Is there any way of getting similarities between very long text documents. I know about the ways to get similarity between sentences using sentence transformers but is there a model that can give me a one shot output similar or not. Something like a siamese network that can tell if 2 random images are similar or not. I might be wrong about the analogy but it seems very similar.
If such models don’t exist then is there a method where I can make use of transformers to get similarities between long documents.
Hi @hemangr8, a very simple thing you can try is:
- Split the document into passages or sentences
- Embed each passage / sentence as a vector
- Take the average of the vectors to get a single vector representation of the document
- Compare documents using your favourite similarity metric (e.g. cosine etc)
Depending on the length of your documents, you could also try using the Longformer Encoder-Decoder which has a context size of 16K tokens: allenai/led-large-16384 · Hugging Face
If your document fit within the 16K limit you could embed them in one go. There’s some related ideas also in this thread: Summarization on long documents
Hi @hemangr8,
I am working on a similar problem so if you tried some of the suggested solutions, I am curious to know what was the best: Average over the vectors or using a longformer encoder-decoder?
I’m also working on a similar problem and would be interested in hearing your progress @hemangr8 and @maximilienroberti.
Hey,I’m working on similar problem as well. Can you share your methodologies ? @jaxonkeeler
You can use FAISS, ChromaDB, Pinecone, Qdrant, Elastic Search, MongoDB Vector Search, etc.

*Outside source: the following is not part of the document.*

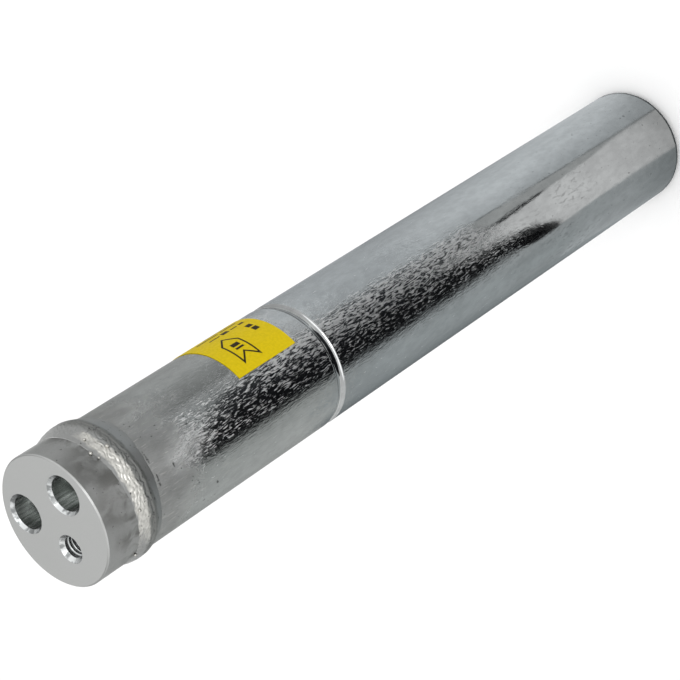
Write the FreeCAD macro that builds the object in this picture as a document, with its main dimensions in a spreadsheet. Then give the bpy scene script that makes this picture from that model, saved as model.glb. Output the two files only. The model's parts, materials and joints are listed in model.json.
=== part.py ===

These are few vector databases which can be used for text similarity
My solution:
- Turn the document to MarkDown with unstructured or by section tags
- Split into sections and recursively if needed
- Embed each section and compare vectors
If documents are very similar, you can use difflib or fuzzy matching like this
def fuzzy_diff(text1, text2, section_threshold=0.8, content_threshold=0.8):
sections1 = split_into_sections(text1)
sections2 = split_into_sections(text2)
diff_result = []
for section1 in sections1:
best_match = max(sections2, key=lambda s: fuzz.ratio(section1, s))

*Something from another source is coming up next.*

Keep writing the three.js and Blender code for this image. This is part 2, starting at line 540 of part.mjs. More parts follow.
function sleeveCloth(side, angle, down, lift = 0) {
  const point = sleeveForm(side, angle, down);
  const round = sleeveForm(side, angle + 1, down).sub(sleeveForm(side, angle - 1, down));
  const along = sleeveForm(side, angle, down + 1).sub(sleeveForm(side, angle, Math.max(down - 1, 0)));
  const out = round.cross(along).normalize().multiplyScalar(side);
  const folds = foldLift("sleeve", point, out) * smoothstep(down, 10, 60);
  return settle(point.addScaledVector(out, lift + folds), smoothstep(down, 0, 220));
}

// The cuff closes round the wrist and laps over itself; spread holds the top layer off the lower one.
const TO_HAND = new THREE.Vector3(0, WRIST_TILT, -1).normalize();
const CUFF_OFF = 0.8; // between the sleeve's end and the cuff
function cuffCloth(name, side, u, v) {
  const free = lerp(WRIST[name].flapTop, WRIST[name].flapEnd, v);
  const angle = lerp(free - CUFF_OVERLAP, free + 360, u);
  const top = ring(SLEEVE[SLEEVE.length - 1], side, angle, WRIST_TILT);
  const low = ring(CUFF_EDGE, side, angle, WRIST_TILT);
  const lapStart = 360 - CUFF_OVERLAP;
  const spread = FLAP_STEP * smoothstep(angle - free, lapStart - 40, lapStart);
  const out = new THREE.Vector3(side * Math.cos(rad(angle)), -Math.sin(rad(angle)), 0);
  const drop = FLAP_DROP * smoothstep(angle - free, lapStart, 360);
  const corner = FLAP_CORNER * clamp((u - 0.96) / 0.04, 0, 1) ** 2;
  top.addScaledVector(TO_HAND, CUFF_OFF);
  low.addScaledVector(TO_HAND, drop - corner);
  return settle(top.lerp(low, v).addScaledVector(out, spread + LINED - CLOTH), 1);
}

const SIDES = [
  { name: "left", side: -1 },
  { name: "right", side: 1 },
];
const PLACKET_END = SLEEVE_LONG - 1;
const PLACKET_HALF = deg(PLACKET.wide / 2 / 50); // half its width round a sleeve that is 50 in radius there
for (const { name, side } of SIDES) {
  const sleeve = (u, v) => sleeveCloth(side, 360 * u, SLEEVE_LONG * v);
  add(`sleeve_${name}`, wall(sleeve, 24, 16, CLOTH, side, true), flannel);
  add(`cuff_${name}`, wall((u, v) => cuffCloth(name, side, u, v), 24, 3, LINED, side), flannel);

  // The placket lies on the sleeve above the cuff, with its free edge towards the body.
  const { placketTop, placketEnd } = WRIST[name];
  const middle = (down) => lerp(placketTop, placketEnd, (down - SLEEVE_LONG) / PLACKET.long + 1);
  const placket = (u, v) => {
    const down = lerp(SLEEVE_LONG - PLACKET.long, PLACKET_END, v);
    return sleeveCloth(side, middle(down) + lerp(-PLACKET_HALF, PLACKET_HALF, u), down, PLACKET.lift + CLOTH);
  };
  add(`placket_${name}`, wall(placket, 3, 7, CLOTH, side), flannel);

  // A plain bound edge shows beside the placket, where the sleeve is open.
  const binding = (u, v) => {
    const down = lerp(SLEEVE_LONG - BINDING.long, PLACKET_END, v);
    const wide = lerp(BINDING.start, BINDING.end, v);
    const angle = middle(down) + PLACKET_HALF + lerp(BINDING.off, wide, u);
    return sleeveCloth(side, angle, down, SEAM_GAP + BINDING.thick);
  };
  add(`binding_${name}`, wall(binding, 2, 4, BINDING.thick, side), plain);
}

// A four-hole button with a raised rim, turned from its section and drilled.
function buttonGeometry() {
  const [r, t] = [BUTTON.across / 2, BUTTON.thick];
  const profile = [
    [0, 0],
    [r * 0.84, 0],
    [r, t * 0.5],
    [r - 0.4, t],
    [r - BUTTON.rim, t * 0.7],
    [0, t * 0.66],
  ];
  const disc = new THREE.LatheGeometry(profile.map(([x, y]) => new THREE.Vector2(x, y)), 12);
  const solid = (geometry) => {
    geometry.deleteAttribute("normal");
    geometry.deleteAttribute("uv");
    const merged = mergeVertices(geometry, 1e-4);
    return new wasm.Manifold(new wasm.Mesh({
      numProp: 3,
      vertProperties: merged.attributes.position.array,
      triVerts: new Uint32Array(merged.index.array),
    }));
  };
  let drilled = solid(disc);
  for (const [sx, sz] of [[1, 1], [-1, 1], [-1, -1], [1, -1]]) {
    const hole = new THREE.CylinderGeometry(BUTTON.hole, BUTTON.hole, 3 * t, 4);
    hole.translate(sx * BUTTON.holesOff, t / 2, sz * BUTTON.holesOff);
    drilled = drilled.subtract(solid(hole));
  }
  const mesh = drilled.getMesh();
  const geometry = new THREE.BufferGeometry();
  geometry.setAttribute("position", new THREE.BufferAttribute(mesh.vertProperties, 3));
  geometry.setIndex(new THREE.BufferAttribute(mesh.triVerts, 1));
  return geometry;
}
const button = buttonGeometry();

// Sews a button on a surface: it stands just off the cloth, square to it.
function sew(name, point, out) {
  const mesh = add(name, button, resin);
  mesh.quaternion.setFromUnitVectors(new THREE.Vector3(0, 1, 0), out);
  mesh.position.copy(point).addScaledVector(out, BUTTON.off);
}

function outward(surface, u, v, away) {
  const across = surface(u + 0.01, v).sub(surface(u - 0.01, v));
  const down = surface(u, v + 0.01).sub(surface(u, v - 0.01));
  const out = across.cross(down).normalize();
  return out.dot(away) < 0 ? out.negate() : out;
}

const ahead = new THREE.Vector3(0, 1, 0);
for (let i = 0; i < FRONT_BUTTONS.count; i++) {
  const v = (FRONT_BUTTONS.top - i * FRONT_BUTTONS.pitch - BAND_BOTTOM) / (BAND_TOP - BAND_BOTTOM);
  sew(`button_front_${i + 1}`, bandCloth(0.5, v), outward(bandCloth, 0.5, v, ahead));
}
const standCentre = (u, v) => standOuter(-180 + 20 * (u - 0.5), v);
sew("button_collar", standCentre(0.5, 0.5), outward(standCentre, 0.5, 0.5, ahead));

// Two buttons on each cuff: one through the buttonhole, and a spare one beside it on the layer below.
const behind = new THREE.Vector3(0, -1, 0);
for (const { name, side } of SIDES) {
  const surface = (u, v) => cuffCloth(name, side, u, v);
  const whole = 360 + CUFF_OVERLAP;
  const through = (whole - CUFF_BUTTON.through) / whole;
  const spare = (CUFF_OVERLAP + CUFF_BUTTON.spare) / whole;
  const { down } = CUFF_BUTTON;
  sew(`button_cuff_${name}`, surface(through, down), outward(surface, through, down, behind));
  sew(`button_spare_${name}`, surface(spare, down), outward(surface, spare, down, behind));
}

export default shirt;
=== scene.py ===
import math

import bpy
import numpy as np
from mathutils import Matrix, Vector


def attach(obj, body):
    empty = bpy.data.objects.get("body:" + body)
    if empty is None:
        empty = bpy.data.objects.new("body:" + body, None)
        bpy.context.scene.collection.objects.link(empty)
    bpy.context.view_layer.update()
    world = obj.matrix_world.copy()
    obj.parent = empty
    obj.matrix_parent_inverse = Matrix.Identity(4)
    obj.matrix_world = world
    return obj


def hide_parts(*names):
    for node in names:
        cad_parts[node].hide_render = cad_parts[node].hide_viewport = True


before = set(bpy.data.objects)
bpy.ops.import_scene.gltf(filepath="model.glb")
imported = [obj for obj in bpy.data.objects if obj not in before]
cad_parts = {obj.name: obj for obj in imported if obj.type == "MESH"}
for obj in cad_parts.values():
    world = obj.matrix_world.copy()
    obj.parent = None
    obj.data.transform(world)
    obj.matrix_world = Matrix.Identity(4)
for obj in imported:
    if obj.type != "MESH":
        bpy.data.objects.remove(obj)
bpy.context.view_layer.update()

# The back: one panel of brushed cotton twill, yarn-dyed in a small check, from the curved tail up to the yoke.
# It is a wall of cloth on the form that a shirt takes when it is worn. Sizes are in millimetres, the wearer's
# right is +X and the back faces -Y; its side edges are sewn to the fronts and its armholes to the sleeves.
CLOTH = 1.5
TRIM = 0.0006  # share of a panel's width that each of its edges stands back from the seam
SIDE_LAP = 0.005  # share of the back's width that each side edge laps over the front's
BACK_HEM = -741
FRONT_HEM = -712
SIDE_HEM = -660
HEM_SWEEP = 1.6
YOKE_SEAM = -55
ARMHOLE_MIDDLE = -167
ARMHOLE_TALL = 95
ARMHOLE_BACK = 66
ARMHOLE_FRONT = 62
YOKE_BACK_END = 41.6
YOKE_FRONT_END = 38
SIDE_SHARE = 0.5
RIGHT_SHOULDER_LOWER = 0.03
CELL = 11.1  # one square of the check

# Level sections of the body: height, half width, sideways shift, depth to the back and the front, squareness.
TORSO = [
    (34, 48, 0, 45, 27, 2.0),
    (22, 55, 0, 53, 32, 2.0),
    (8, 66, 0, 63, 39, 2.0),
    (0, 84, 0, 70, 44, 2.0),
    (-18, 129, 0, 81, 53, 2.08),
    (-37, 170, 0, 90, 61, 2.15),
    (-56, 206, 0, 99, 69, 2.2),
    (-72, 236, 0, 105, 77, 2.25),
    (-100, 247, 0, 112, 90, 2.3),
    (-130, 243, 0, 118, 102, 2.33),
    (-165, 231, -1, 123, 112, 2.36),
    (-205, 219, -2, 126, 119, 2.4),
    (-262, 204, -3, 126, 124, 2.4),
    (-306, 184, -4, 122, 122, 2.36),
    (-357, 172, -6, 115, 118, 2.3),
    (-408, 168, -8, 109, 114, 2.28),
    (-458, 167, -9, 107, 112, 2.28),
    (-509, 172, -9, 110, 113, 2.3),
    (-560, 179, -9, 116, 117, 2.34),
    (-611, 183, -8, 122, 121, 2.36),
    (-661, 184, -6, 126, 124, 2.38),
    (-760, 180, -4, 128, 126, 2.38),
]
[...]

section_similarity = fuzz.ratio(section1, best_match) / 100.0
if section_similarity < section_threshold:
diff_result.append({"type": "removed", "content": section1})
else:
lines1 = section1.split('\n')
lines2 = best_match.split('\n')
differ = difflib.SequenceMatcher(None, lines1, lines2)
for tag, i1, i2, j1, j2 in differ.get_opcodes():
if tag == 'replace':
for line in lines1[i1:i2]:
best_line_match = max(lines2[j1:j2], key=lambda l: fuzz.ratio(line, l))
line_similarity = fuzz.ratio(line, best_line_match) / 100.0
if line_similarity < content_threshold:
diff_result.append({"type": "removed", "content": line})
diff_result.append({"type": "added", "content": best_line_match})
elif tag == 'delete':
for line in lines1[i1:i2]:
diff_result.append({"type": "removed", "content": line})
elif tag == 'insert':
for line in lines2[j1:j2]:
diff_result.append({"type": "added", "content": line})
for section2 in sections2:
if max(fuzz.ratio(section2, s) for s in sections1) / 100.0 < section_threshold:
diff_result.append({"type": "added", "content": section2})
return diff_result